ISLAMABAD: Pakistan’s fiscal deficit has started to increase soon after the conclusion of the International Monetary Fund (IMF) programme.

It clocked up at 1.3 per cent of gross domestic product (GDP) in the first quarter of 2016-17. This is the highest fiscal deficit in the first quarter of any fiscal year since the PML-N government came to power more than three years ago.

It may be seen as an early indication of a relative ease in fiscal discipline. The rise in fiscal deficit in July-September is the highest in four years.

The summary of fiscal operations released by the Ministry of Finance for July-Sept put the first-quarter deficit at Rs438 billion or 1.3pc of GDP against the limit of 3.8pc announced by Finance Minister Ishaq Dar for the full year. While the government has a lot of time at its disposal to reverse the situation, the rate of increase so far can take the full-year deficit to 5.2pc of GDP.

The deficit during the same period last year (2015-16) stood at 1.1pc of GDP (Rs328bn) against a budgetary limit of 4.3pc, which was later exceeded to 4.6pc of GDP.

Likewise, the first-quarter deficit in 2014-15 was recorded at 1.2pc of GDP (Rs337bn) against a target of 5pc, which later ended up at 5.3pc.

Similarly, the first-quarter deficit in 2013-14 (the first year of the PML-N government) was also recorded at 1.1pc of GDP (Rs287bn) when the full-year deficit reached 5.5pc of GDP.

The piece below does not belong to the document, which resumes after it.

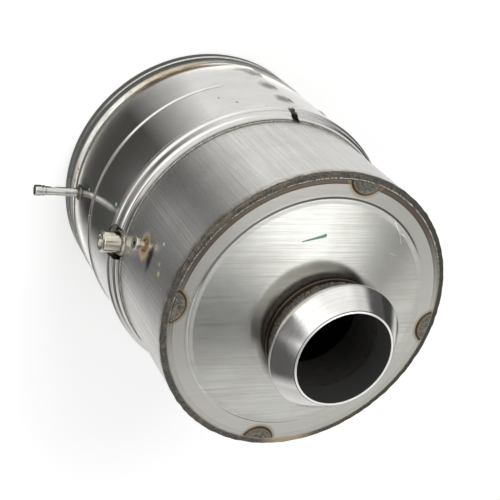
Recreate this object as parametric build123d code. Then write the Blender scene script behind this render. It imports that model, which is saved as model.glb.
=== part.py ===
"""Diesel exhaust catalyst module: a round steel canister, one open joint flange at its rear end,
one end plate with an off-centre gas neck at its front end, and three fittings on its side.

Millimetres. The canister's axis is Z. The origin is the centre of the rear joint face, +Z runs to
the gas neck, and +X is the side to which the neck is offset. Angles are counted from +X about Z.
"""

import os
from math import cos, radians, sin

from build123d import *

# Canister
LENGTH = 325.0  # rear joint face to the outer face of the end plate
CAN_RADIUS = 152.4  # outside of the 12 inch can
CAN_SHEET = 1.5
SLIP = 0.2  # clearance between pieces that slide together before welding
LINING_FIT = 0.3  # clearance round soft linings
OVERRUN = 9.0  # how far a cutting tool runs past the wall it cuts
HOLE_MARGIN = 0.8  # how much wider than a fitting's bore the hole behind it is

# Rear joint flange
FLANGE_LIP = 4.0
FLANGE_LIP_WIDTH = 2.9
FLANGE_FACE_DROP = 3.5  # how far the joint face stays inside the wrap's radius
FLANGE_RIM_PROUD = 0.5
FLANGE_RIM_REAR = 11.0
FLANGE_RIM_WIDTH = 1.5
GROOVE_DEPTH = 3.7
GROOVE_FLANK = 4.5
GROOVE_WIDTH = 5.0
FLANGE_BEAD_PROUD = 1.7
FLANGE_BEAD_WIDTH = 10.5
FLANGE_BEAD_FLANK = 3.5
FLANGE_BEAD_ROUND = 3.2
FLANGE_BEAD_SLOPE = 2.0
FLANGE_WELD_PROUD = 1.1
FLANGE_WELD_LAP = 2.4

# Heat wrap
WRAP_GAP = 6.1  # space for the blanket between can and wrap
WRAP_SHEET = 1.5
WRAP_ROOT = 3.0  # gap from the joint flange that its weld fills

# Shoulder bead at the front edge of the wrap
SHOULDER_REAR = 170.5
BEAD_FLANK = 4.0
BEAD_CREST = 7.0
BEAD_RISE = 1.8
BEAD_DIP = 1.4
SHOULDER_SLOPE = 9.5
SHOULDER_ROUND = 2.5
EDGE_WELD_LEG = 1.5
EDGE_WELD_PROUD = 0.6

# Pressed rib round the wrap, broken at the lap seam
RIB_HEIGHT = 102.5
RIB_WIDTH = 7.0
RIB_RISE = 1.2
RIB_START = 146.0
RIB_SWEEP = 318.0

# Lap seam of the wrap and the relief notch in front of it
SEAM_ANGLE = 127.0
LAP_SWEEP = 15.0
NOTCH_LAG = 2.6  # degrees from the seam's edge to the notch
NOTCH_SWEEP = 3.2
NOTCH_SETBACK = 2.0
SEAM_BEAD_RADIUS = 1.5
SEAM_BEAD_LENGTH = 15.0
SEAM_BEAD_COUNT = 3
SEAM_BEAD_PITCH = 42.0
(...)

The surge in fiscal deficit is not the only indicator of a complacent fiscal discipline after the culmination of the IMF programme under which the government showed an exemplary discipline and completed all the 12 milestones with condonable slippages.

For example, the total revenue in the first quarter of the current year stood at 2.6pc of GDP, showing a steep fall from 3.1pc of GDP of the same period last year. The total revenue during same period of 2014-15 and 2013-14 was recorded at 2.9pc and 3.2pc of GDP, respectively.

Tax revenues in the first quarter of the current year were also disappointing. They remained at 2.2pc of GDP as opposed to 2.4pc of the same period last year. They were 2.2pc and 2.1pc of GDP in 2014-15 and 2013-14, respectively.

The performance of non-tax revenue was no exception. It declined to a miserly 0.4pc of GDP in the first quarter of the current fiscal year against 0.7pc of GDP in both 2015-16 and 2014-15. The non-tax revenue in the first quarter of 2013-14 was recorded at 1.1pc of GDP.

Total expenditures in the first quarter of the current fiscal year were reported at 3.9pc of GDP, slightly lower than 4.1pc of the same period last year and 4pc in 2014-15.

The only constant in the last three years was a 0.6pc of GDP expenditure on development and net lending since 2014-15. The defence expenditure stood static on a year-on-year basis at 0.5pc of GDP in the first quarter of the current year, lower than 0.6pc of GDP in 2014-15.

Markup payments in the first quarter of the current fiscal year were recorded at 1.2pc of GDP against 1.4pc over the last two years.

In contrast, the finance ministry reported ‘statistical discrepancy’ of Rs38.6bn in the first three months of the current year, with a steep surge from Rs11.2bn of the same period last year – an increase of 245pc and a sign of lenient financial reporting.

The increase in the overall deficit was despite the fact that the provinces offered a healthy cash surplus of Rs80bn: Rs49bn came from Punjab, 31bn from Sindh and Rs24bn from Balochistan while Khyber Pakhtunkhwa exceeded its expenditure limit by Rs25bn in the first quarter of the current fiscal year.